▶ **Your goal**: Write out all of the entries exactly as given.

-- Begin Supplied information --

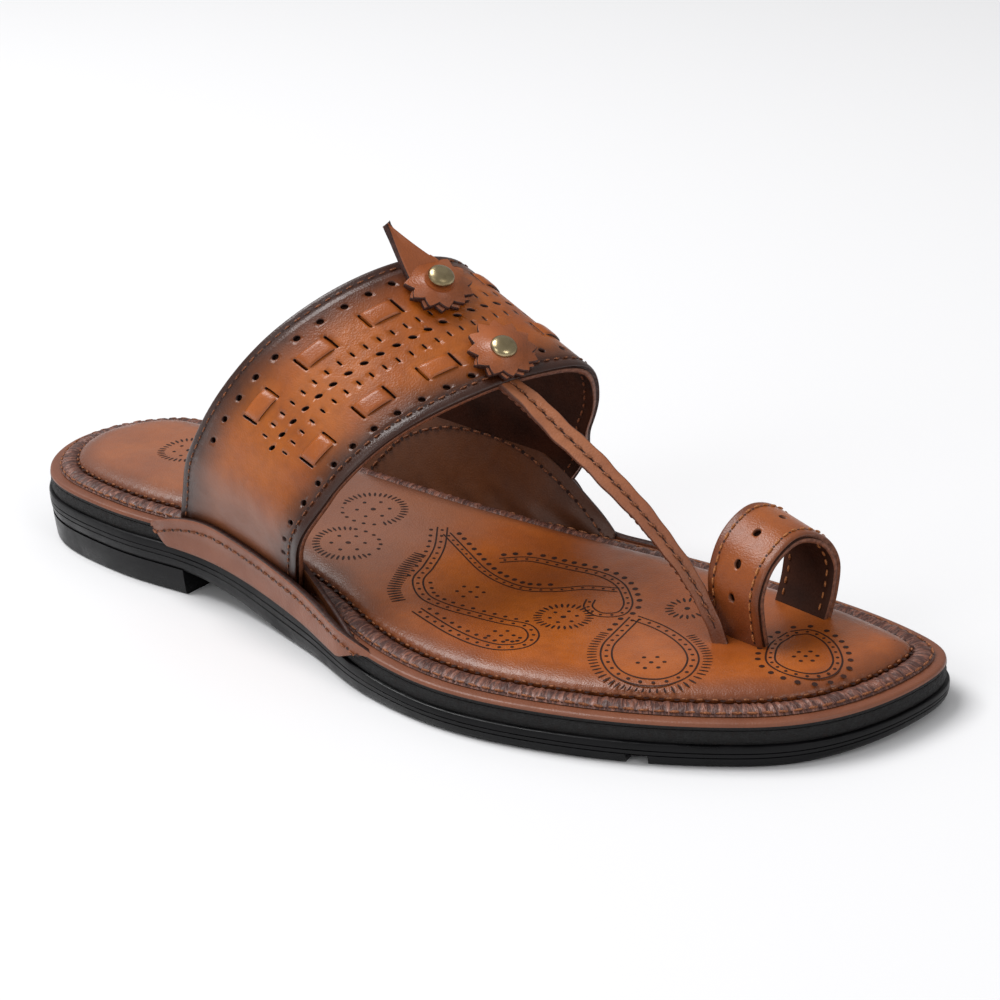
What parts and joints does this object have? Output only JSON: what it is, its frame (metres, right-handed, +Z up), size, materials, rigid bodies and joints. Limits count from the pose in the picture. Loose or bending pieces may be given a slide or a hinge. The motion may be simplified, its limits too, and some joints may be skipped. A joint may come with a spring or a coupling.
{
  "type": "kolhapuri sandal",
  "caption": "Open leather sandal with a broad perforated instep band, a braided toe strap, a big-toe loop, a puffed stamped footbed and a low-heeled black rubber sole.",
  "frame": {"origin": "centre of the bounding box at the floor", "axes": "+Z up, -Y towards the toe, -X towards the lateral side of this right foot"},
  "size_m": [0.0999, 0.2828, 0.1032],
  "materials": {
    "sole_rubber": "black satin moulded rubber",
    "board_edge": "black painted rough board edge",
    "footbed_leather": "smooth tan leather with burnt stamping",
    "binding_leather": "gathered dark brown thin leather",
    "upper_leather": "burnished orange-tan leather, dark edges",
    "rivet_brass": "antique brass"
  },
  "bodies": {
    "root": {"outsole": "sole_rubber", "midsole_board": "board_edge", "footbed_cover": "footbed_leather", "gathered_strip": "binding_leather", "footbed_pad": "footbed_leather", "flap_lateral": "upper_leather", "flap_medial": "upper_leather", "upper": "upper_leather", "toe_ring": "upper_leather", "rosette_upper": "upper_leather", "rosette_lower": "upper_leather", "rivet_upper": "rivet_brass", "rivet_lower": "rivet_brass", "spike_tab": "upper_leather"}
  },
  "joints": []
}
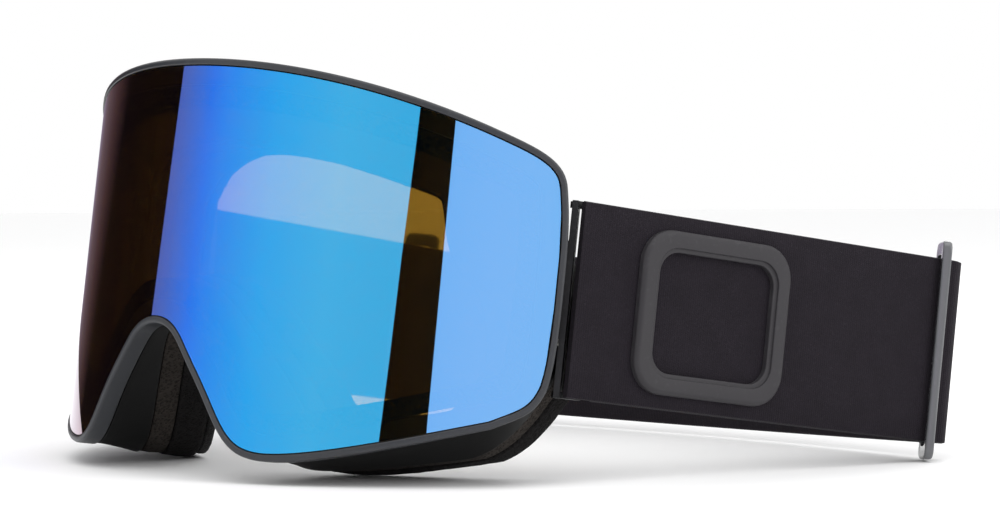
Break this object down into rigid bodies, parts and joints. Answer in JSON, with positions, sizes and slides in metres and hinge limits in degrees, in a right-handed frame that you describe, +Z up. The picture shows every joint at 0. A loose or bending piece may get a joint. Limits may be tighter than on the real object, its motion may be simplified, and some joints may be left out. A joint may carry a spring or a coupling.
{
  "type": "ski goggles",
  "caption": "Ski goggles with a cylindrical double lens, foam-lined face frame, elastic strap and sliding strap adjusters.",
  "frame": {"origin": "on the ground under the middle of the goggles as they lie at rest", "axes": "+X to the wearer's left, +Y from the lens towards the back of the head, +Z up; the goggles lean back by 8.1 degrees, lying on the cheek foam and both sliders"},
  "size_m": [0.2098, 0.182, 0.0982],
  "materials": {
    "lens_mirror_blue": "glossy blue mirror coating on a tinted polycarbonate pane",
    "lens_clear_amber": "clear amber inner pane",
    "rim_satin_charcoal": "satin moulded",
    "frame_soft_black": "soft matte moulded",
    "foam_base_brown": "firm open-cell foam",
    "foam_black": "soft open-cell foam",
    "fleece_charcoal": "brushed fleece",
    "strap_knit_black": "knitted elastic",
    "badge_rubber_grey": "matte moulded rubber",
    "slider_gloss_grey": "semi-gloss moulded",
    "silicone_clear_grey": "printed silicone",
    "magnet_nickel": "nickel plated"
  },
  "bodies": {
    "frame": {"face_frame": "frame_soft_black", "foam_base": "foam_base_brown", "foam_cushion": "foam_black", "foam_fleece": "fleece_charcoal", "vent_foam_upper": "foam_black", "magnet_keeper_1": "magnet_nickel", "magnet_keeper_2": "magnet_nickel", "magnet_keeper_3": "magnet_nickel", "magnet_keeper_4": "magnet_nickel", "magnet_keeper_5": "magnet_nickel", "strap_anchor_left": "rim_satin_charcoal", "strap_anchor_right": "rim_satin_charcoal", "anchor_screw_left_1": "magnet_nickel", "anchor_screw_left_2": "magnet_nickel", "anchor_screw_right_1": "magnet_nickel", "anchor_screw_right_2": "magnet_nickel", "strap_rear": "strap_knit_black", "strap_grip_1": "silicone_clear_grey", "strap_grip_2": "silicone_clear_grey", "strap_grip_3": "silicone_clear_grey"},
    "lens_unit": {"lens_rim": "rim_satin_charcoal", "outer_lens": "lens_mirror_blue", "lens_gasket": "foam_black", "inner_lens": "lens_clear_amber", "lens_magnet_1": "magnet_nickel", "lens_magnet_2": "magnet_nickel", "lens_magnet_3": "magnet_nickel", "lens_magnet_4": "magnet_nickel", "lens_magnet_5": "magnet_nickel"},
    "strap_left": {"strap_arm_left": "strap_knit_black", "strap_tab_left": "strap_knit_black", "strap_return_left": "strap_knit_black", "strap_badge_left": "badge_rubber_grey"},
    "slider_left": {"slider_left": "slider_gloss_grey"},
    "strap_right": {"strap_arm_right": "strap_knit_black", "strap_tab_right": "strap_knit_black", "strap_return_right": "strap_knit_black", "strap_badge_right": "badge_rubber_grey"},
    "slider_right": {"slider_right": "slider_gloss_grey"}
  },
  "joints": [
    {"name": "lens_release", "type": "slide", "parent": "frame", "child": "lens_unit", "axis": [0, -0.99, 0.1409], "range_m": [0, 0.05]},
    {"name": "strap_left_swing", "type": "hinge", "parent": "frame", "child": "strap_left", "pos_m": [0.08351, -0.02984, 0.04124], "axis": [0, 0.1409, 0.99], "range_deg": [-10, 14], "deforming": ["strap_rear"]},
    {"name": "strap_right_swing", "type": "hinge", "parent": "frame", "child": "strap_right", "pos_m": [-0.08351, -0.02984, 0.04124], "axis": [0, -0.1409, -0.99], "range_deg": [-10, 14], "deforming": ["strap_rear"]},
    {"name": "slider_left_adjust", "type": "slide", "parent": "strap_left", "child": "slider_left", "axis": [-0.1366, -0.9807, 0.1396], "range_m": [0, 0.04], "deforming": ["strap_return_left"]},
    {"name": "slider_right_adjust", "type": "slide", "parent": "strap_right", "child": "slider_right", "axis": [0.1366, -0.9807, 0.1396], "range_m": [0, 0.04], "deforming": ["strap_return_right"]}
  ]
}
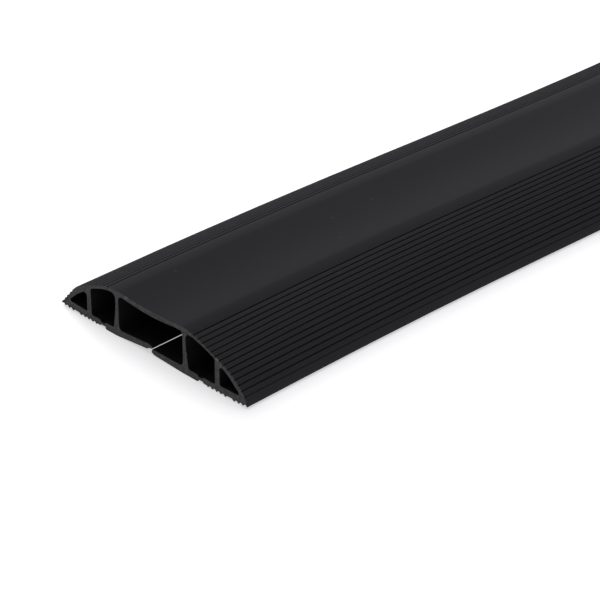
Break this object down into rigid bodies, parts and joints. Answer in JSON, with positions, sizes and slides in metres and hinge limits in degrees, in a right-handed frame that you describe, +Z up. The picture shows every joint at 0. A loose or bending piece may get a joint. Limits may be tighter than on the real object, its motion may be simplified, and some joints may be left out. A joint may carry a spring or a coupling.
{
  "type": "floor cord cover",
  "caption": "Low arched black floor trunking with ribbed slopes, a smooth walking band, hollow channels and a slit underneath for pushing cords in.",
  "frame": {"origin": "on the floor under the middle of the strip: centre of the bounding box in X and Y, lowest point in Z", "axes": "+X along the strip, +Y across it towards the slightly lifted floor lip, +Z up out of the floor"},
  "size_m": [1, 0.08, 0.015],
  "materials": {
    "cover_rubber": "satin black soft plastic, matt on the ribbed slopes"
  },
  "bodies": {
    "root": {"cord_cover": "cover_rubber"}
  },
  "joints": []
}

-- End Supplied information --

▶ **Answer in full**:
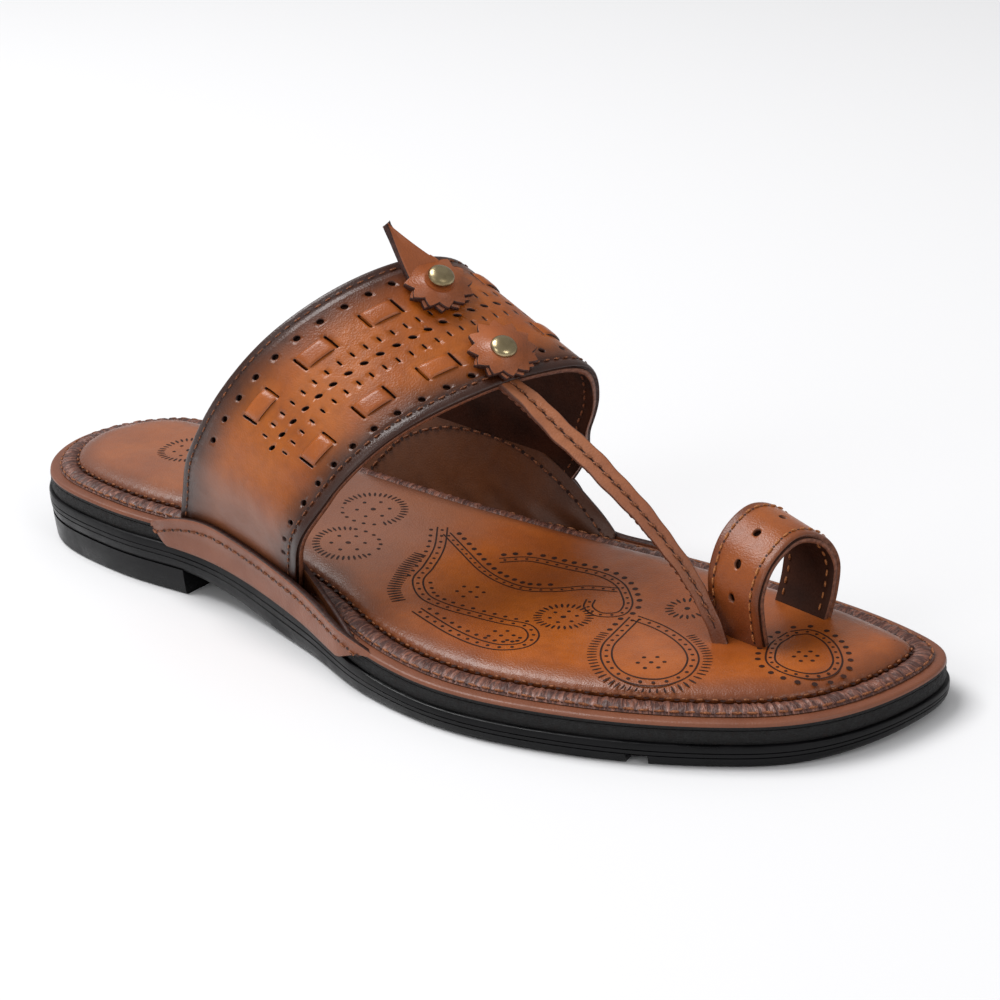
What parts and joints does this object have? Output only JSON: what it is, its frame (metres, right-handed, +Z up), size, materials, rigid bodies and joints. Limits count from the pose in the picture. Loose or bending pieces may be given a slide or a hinge. The motion may be simplified, its limits too, and some joints may be skipped. A joint may come with a spring or a coupling.
{
  "type": "kolhapuri sandal",
  "caption": "Open leather sandal with a broad perforated instep band, a braided toe strap, a big-toe loop, a puffed stamped footbed and a low-heeled black rubber sole.",
  "frame": {"origin": "centre of the bounding box at the floor", "axes": "+Z up, -Y towards the toe, -X towards the lateral side of this right foot"},
  "size_m": [0.0999, 0.2828, 0.1032],
  "materials": {
    "sole_rubber": "black satin moulded rubber",
    "board_edge": "black painted rough board edge",
    "footbed_leather": "smooth tan leather with burnt stamping",
    "binding_leather": "gathered dark brown thin leather",
    "upper_leather": "burnished orange-tan leather, dark edges",
    "rivet_brass": "antique brass"
  },
  "bodies": {
    "root": {"outsole": "sole_rubber", "midsole_board": "board_edge", "footbed_cover": "footbed_leather", "gathered_strip": "binding_leather", "footbed_pad": "footbed_leather", "flap_lateral": "upper_leather", "flap_medial": "upper_leather", "upper": "upper_leather", "toe_ring": "upper_leather", "rosette_upper": "upper_leather", "rosette_lower": "upper_leather", "rivet_upper": "rivet_brass", "rivet_lower": "rivet_brass", "spike_tab": "upper_leather"}
  },
  "joints": []
}
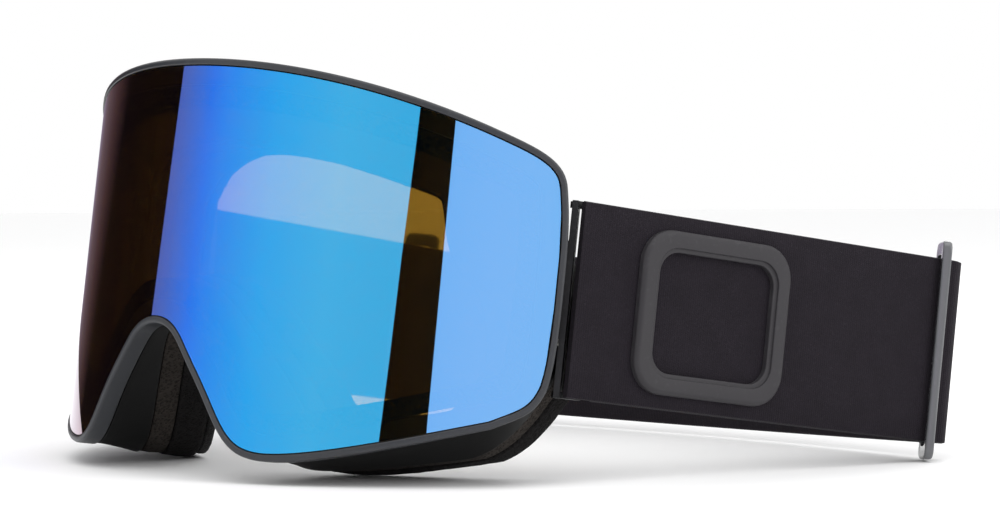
Break this object down into rigid bodies, parts and joints. Answer in JSON, with positions, sizes and slides in metres and hinge limits in degrees, in a right-handed frame that you describe, +Z up. The picture shows every joint at 0. A loose or bending piece may get a joint. Limits may be tighter than on the real object, its motion may be simplified, and some joints may be left out. A joint may carry a spring or a coupling.
{
  "type": "ski goggles",
  "caption": "Ski goggles with a cylindrical double lens, foam-lined face frame, elastic strap and sliding strap adjusters.",
  "frame": {"origin": "on the ground under the middle of the goggles as they lie at rest", "axes": "+X to the wearer's left, +Y from the lens towards the back of the head, +Z up; the goggles lean back by 8.1 degrees, lying on the cheek foam and both sliders"},
  "size_m": [0.2098, 0.182, 0.0982],
  "materials": {
    "lens_mirror_blue": "glossy blue mirror coating on a tinted polycarbonate pane",
    "lens_clear_amber": "clear amber inner pane",
    "rim_satin_charcoal": "satin moulded",
    "frame_soft_black": "soft matte moulded",
    "foam_base_brown": "firm open-cell foam",
    "foam_black": "soft open-cell foam",
    "fleece_charcoal": "brushed fleece",
    "strap_knit_black": "knitted elastic",
    "badge_rubber_grey": "matte moulded rubber",
    "slider_gloss_grey": "semi-gloss moulded",
    "silicone_clear_grey": "printed silicone",
    "magnet_nickel": "nickel plated"
  },
  "bodies": {
    "frame": {"face_frame": "frame_soft_black", "foam_base": "foam_base_brown", "foam_cushion": "foam_black", "foam_fleece": "fleece_charcoal", "vent_foam_upper": "foam_black", "magnet_keeper_1": "magnet_nickel", "magnet_keeper_2": "magnet_nickel", "magnet_keeper_3": "magnet_nickel", "magnet_keeper_4": "magnet_nickel", "magnet_keeper_5": "magnet_nickel", "strap_anchor_left": "rim_satin_charcoal", "strap_anchor_right": "rim_satin_charcoal", "anchor_screw_left_1": "magnet_nickel", "anchor_screw_left_2": "magnet_nickel", "anchor_screw_right_1": "magnet_nickel", "anchor_screw_right_2": "magnet_nickel", "strap_rear": "strap_knit_black", "strap_grip_1": "silicone_clear_grey", "strap_grip_2": "silicone_clear_grey", "strap_grip_3": "silicone_clear_grey"},
    "lens_unit": {"lens_rim": "rim_satin_charcoal", "outer_lens": "lens_mirror_blue", "lens_gasket": "foam_black", "inner_lens": "lens_clear_amber", "lens_magnet_1": "magnet_nickel", "lens_magnet_2": "magnet_nickel", "lens_magnet_3": "magnet_nickel", "lens_magnet_4": "magnet_nickel", "lens_magnet_5": "magnet_nickel"},
    "strap_left": {"strap_arm_left": "strap_knit_black", "strap_tab_left": "strap_knit_black", "strap_return_left": "strap_knit_black", "strap_badge_left": "badge_rubber_grey"},
    "slider_left": {"slider_left": "slider_gloss_grey"},
    "strap_right": {"strap_arm_right": "strap_knit_black", "strap_tab_right": "strap_knit_black", "strap_return_right": "strap_knit_black", "strap_badge_right": "badge_rubber_grey"},
    "slider_right": {"slider_right": "slider_gloss_grey"}
  },
  "joints": [
    {"name": "lens_release", "type": "slide", "parent": "frame", "child": "lens_unit", "axis": [0, -0.99, 0.1409], "range_m": [0, 0.05]},
    {"name": "strap_left_swing", "type": "hinge", "parent": "frame", "child": "strap_left", "pos_m": [0.08351, -0.02984, 0.04124], "axis": [0, 0.1409, 0.99], "range_deg": [-10, 14], "deforming": ["strap_rear"]},
    {"name": "strap_right_swing", "type": "hinge", "parent": "frame", "child": "strap_right", "pos_m": [-0.08351, -0.02984, 0.04124], "axis": [0, -0.1409, -0.99], "range_deg": [-10, 14], "deforming": ["strap_rear"]},
    {"name": "slider_left_adjust", "type": "slide", "parent": "strap_left", "child": "slider_left", "axis": [-0.1366, -0.9807, 0.1396], "range_m": [0, 0.04], "deforming": ["strap_return_left"]},
    {"name": "slider_right_adjust", "type": "slide", "parent": "strap_right", "child": "slider_right", "axis": [0.1366, -0.9807, 0.1396], "range_m": [0, 0.04], "deforming": ["strap_return_right"]}
  ]
}
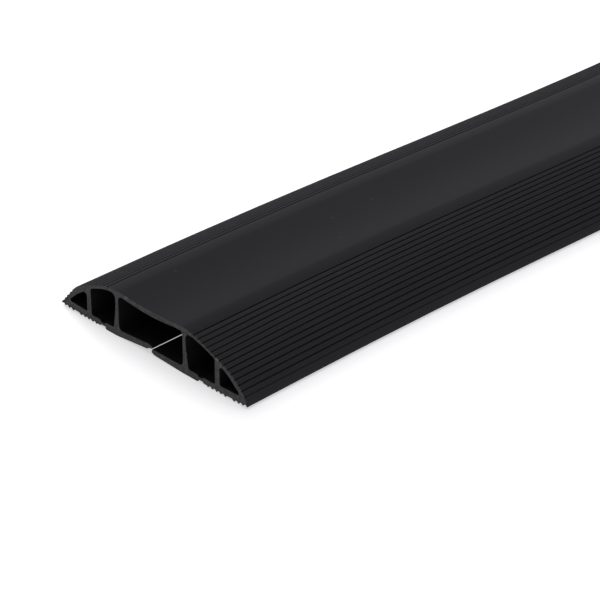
Break this object down into rigid bodies, parts and joints. Answer in JSON, with positions, sizes and slides in metres and hinge limits in degrees, in a right-handed frame that you describe, +Z up. The picture shows every joint at 0. A loose or bending piece may get a joint. Limits may be tighter than on the real object, its motion may be simplified, and some joints may be left out. A joint may carry a spring or a coupling.
{
  "type": "floor cord cover",
  "caption": "Low arched black floor trunking with ribbed slopes, a smooth walking band, hollow channels and a slit underneath for pushing cords in.",
  "frame": {"origin": "on the floor under the middle of the strip: centre of the bounding box in X and Y, lowest point in Z", "axes": "+X along the strip, +Y across it towards the slightly lifted floor lip, +Z up out of the floor"},
  "size_m": [1, 0.08, 0.015],
  "materials": {
    "cover_rubber": "satin black soft plastic, matt on the ribbed slopes"
  },
  "bodies": {
    "root": {"cord_cover": "cover_rubber"}
  },
  "joints": []
}